__Do this__
Repeat the listing in full. Nothing may be added or left out.

----------------------------------------

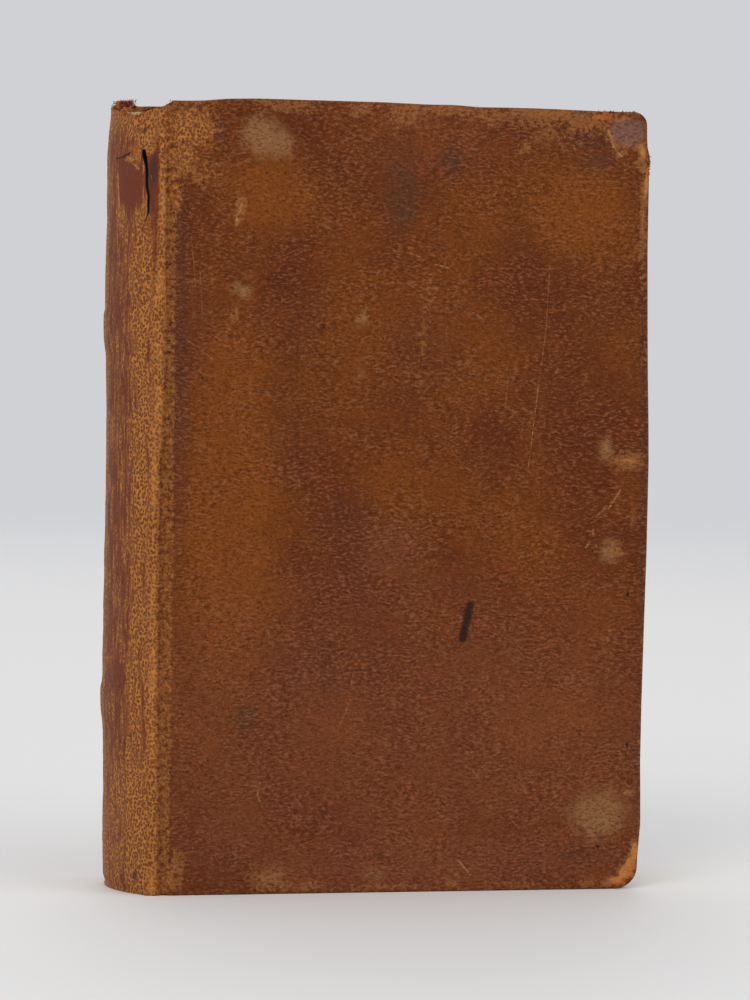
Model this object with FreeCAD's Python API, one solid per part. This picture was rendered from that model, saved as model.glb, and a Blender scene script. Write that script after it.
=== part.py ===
import FreeCAD, Part
import math
import os

# An old book in a full plain sheepskin binding, closed and standing on its tail.
# The spine is at -X, the fore-edge at +X, the front cover faces -Y and the head is up.
# All sizes are in millimetres. While it is drawn, x is counted from the joint grooves.

# Overall sizes
book_height = 180.0
book_thickness = 40.0
board_reach = 112.6  # from the joint groove to the fore-edge of a cover
spine_round = 10.0  # from the joint groove to the crown of the spine
band_rise = 0.5  # how far the leather stands up over each sewing thong

# Thicknesses of the layers
leather_thickness = 0.9
board_thickness = 2.6
turn_in_thickness = 0.5
pastedown_thickness = 0.2
lining_thickness = 0.3
cover_gap = 0.3  # between a closed cover and the text block

# Text block: rounded and backed, with shoulders that the covers close against
square = 2.5  # how far the covers stand past the leaves
shoulder_set = 1.9
shoulder_nose = 1.2
shoulder_hollow = 1.4
ridge_drop = 0.1

# Sewing: two flat thongs let into the back, and a kettle stitch near each end
thong_thickness = 1.4
thong_width = 4.5
upper_thong_height = 128.5
lower_thong_height = 43.5
thong_end = 1.0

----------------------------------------

__Task result__
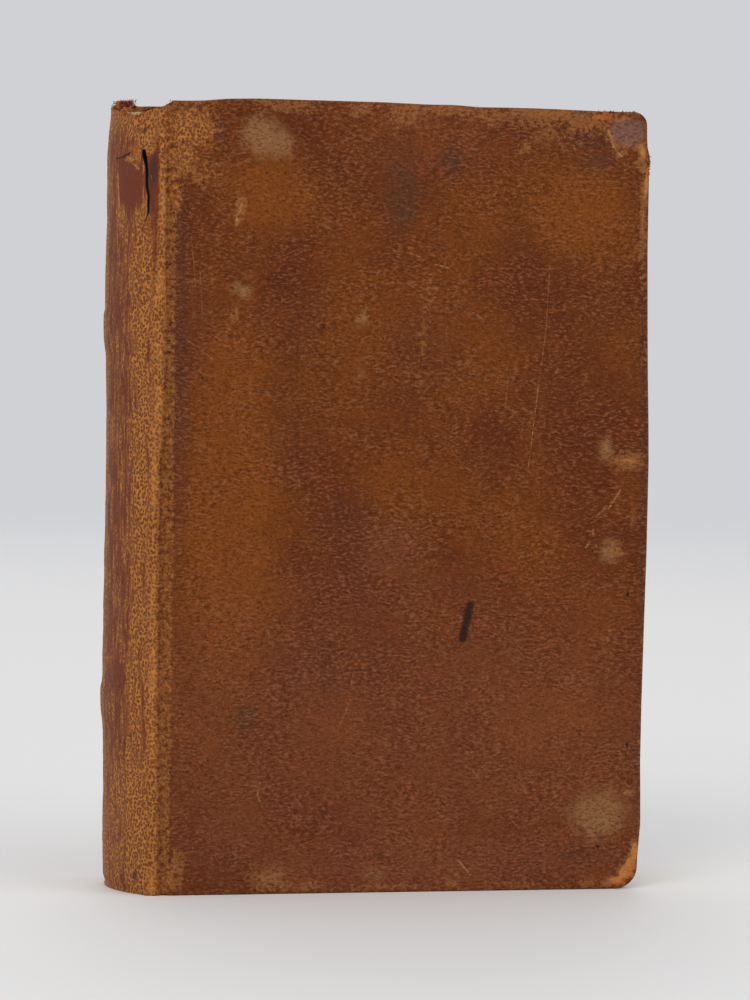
Model this object with FreeCAD's Python API, one solid per part. This picture was rendered from that model, saved as model.glb, and a Blender scene script. Write that script after it.
=== part.py ===
import FreeCAD, Part
import math
import os

# An old book in a full plain sheepskin binding, closed and standing on its tail.
# The spine is at -X, the fore-edge at +X, the front cover faces -Y and the head is up.
# All sizes are in millimetres. While it is drawn, x is counted from the joint grooves.

# Overall sizes
book_height = 180.0
book_thickness = 40.0
board_reach = 112.6  # from the joint groove to the fore-edge of a cover
spine_round = 10.0  # from the joint groove to the crown of the spine
band_rise = 0.5  # how far the leather stands up over each sewing thong

# Thicknesses of the layers
leather_thickness = 0.9
board_thickness = 2.6
turn_in_thickness = 0.5
pastedown_thickness = 0.2
lining_thickness = 0.3
cover_gap = 0.3  # between a closed cover and the text block

# Text block: rounded and backed, with shoulders that the covers close against
square = 2.5  # how far the covers stand past the leaves
shoulder_set = 1.9
shoulder_nose = 1.2
shoulder_hollow = 1.4
ridge_drop = 0.1

# Sewing: two flat thongs let into the back, and a kettle stitch near each end
thong_thickness = 1.4
thong_width = 4.5
upper_thong_height = 128.5
lower_thong_height = 43.5
thong_end = 1.0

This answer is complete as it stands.